Catching up with Pala last week after many years in Manakpur, we sit under the peepal tree inside the darbar, as the faithful call the dargah. He has turned 70, but nothing seems to have changed in his demeanour. I ask him if his memory is still sharp and if he can recall all the lengthy tales with equal ease. “I remember everything. And even if I forget something, I try to recall it early in the morning. It comes back automatically! But I cannot say for how long I will remember all this.” His partners are no more. There is no one of their calibre to take their place. “I keep getting invited to perform. But no one has learnt from me. People who knew this way of life are no more. It’s almost come to an end. Many singers go about displaying their fancy toombas. You dig deeper and they know nothing. There can be no in-depth learning without an ustad. I stayed for 15 years with my ustad Kundan Ram of Sirhind. I looked after him and he taught me with so much affection and dedication. When I left him, he blessed me: ‘I am not Kundan anymore. You are Kundan from today. Go perform.’ Thanks to his blessings, even if I have to sing continuously for a month, I can. Many kissas can take up to three-four days to be narrated in detail. There are three kissas of Puran Bhagat alone. A long tale of Hazrat Ali. Similarly of Bibi Kaulan, Tara Rani, Raja Harichand, Dulla Bhatti, Mirza Jatt, Jeona Maud. We learnt these old tales which were popular among the people of Punjab. Also love legends like Heer-Ranjha, Sassi-Punnu, Laila-Majnu and Sohni-Mahiwal. We intersperse our performances with these wherever appropriate.”
Ask him about what he thinks of the new songs or styles of singing. “Other singers make fun of us wherever we go. All they can do is show off their new instruments. Is it easy to sing one legend continuously for 12 hours? I challenge them if any one of them can do so. I am willing to drink water from their slippers!” He bemoans and shakes his head dejectedly. “I tried my best that at least one person could learn from me. These are priceless things written by our poets. Though I have many followers, they are all educated and don’t have time to invest in such a demanding tradition. They did not even write down what I know orally. The kissas I narrate were never published in books. My ustad had learnt from his ustads. That’s how this tradition has sustained. We did not take even a rupee from our ustad when we performed with him. Today they discuss money first even if they know nothing.”

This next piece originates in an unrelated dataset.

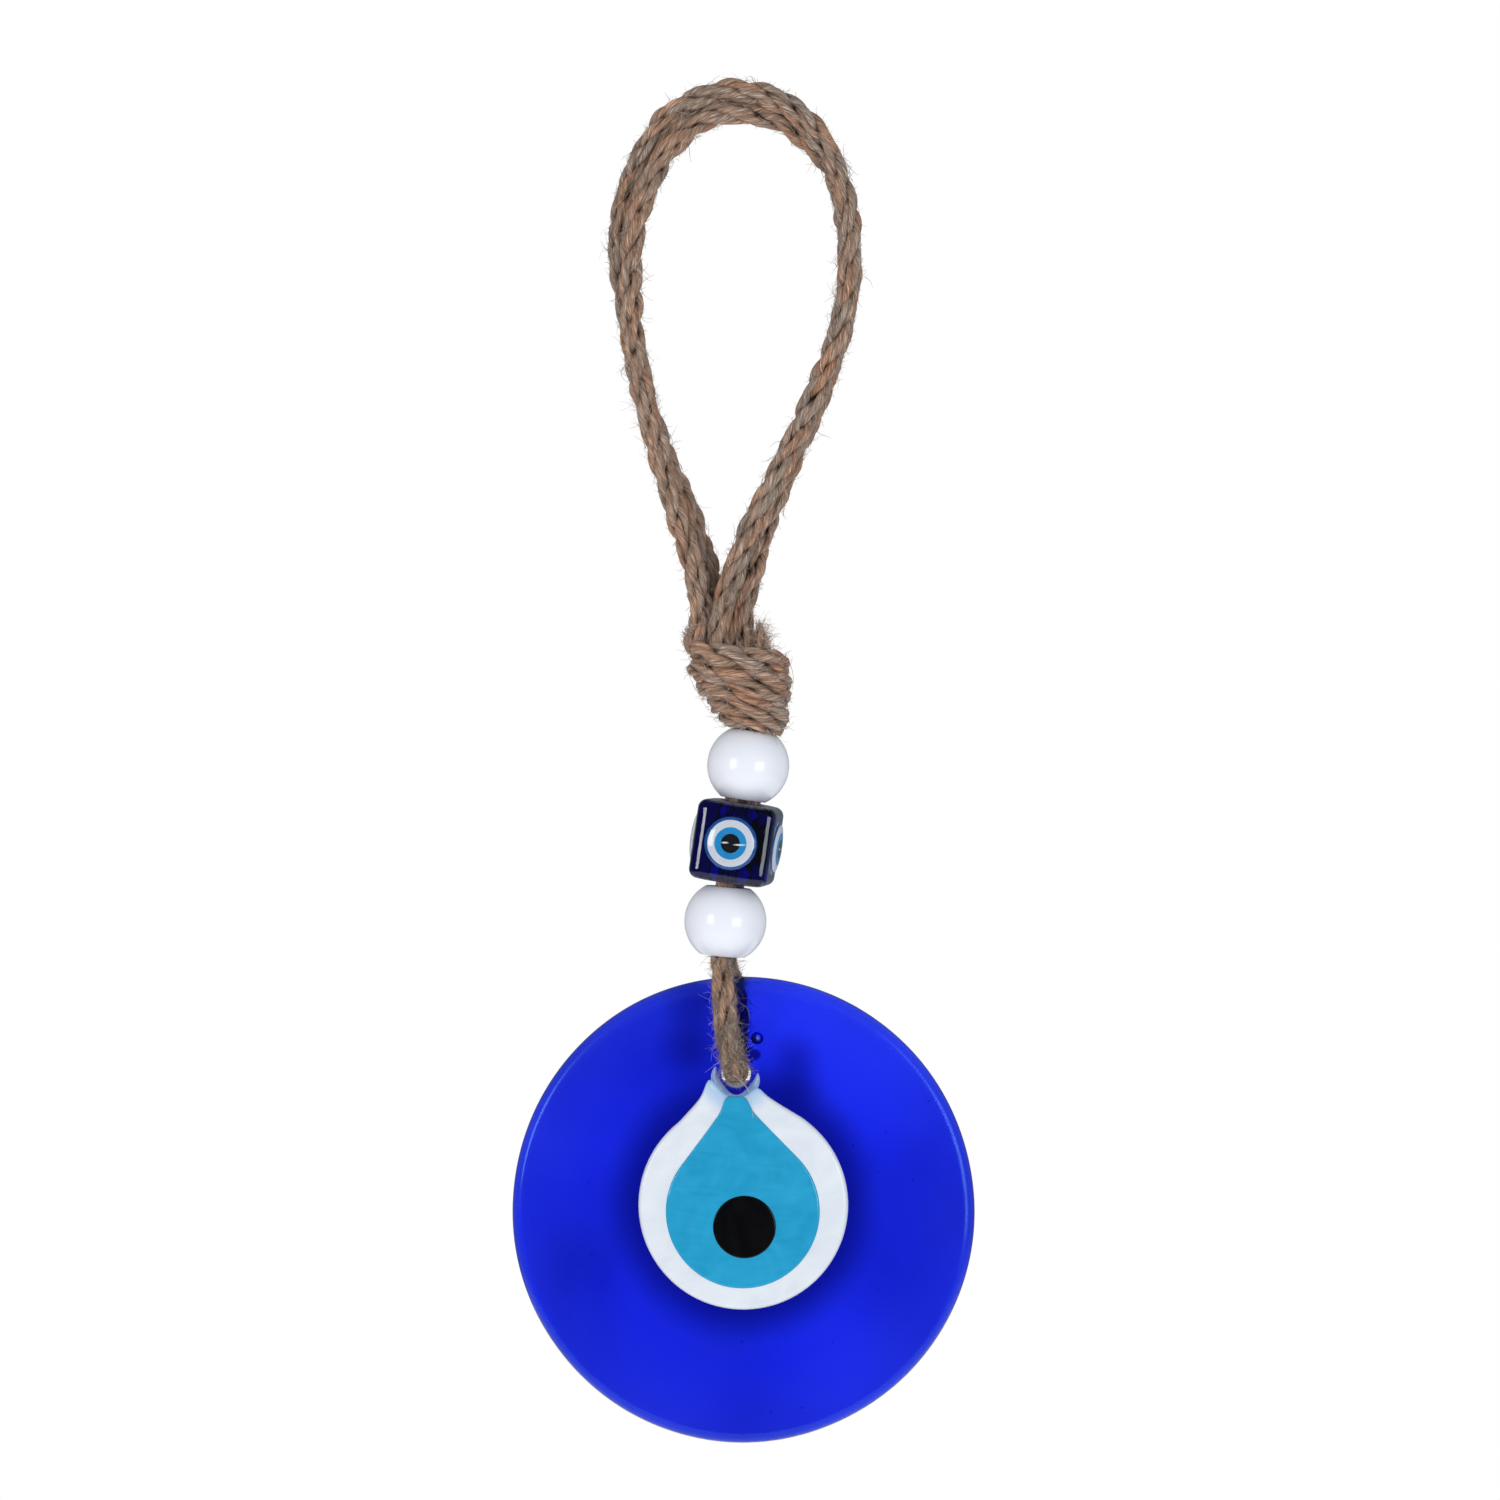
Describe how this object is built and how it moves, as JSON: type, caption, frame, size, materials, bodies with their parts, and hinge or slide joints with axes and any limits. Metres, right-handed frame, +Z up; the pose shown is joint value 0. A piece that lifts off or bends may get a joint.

A man of Pala’s age has been sitting next to us and listening carefully to our conversation. He intervenes: “I have read a lot of these tales when I was small. My father used to ask me to read them as his eyesight was weak. But what you sing has a different flavour and that’s why we enjoy it so much. We don’t get that flavour by reading in books.” Pala becomes even more animated. “When we sing the kissa of Tara Rani and narrate the episode of her son’s death, the audience can’t hold back their tears. Women start wailing. Specially people who have had a tragedy in their family or lost a child, just can’t take it. It’s a tale of sorrows. Not just the listeners, even we have tears in our eyes. The episodic ladis we sing have been re-written and re-told by our own poets in the recent past. The ones you read lack that intensity.”
He rattles off the names of the poets who have written the ladis that he sings: Badardin and Sadardin of Ludhiana district, Umardin of Moosewala, Khalil of Kherian. They all migrated to Pakistan at the time of Partition. “They were ustads of our ustads. They used to write and sing themselves. They were highly educated, having studied up to 14 levels of Urdu. They had such ‘high brains’ that no one today can imagine things the way they did. They used to write as if they saw the thing happening with their own eyes.”
“One day, Badardin was leaving to go perform somewhere. Near the pond on the outskirts of his village, a batakh (duck) and a murga (rooster) were fighting. Seeing them fight, he invented a story in his head. When he reached the village where he was to perform, Badardin said, ‘I will tell a new tale today. Of Raja Batakh-sain and Badshah Murg-din. I will tell you about their fight.’ He sang their tale all night. When listeners dispersed in the morning, the ones who were more curious stayed back. Mustering up their courage, they asked Badardin, ‘Ustad, we want to know one thing. To which cities did Murg-din and Batakh-sain belong to?’ Badardin laughed. ‘Go home! It was just a fight between a murga and a batakh!’ Our tales travel straight and endless like GT Road! We are not into short cuts like five-minute songs.”
The elderly used to say: ‘Gaun Ladi Da, Minh Jhadi Da!’ The stringed episodic tales were like the flurry of rain that came down non-stop for days. But the way climate change has altered the rain pattern and intensity, people also seem to have no time or interest in listening, forget about learning, these epic tales.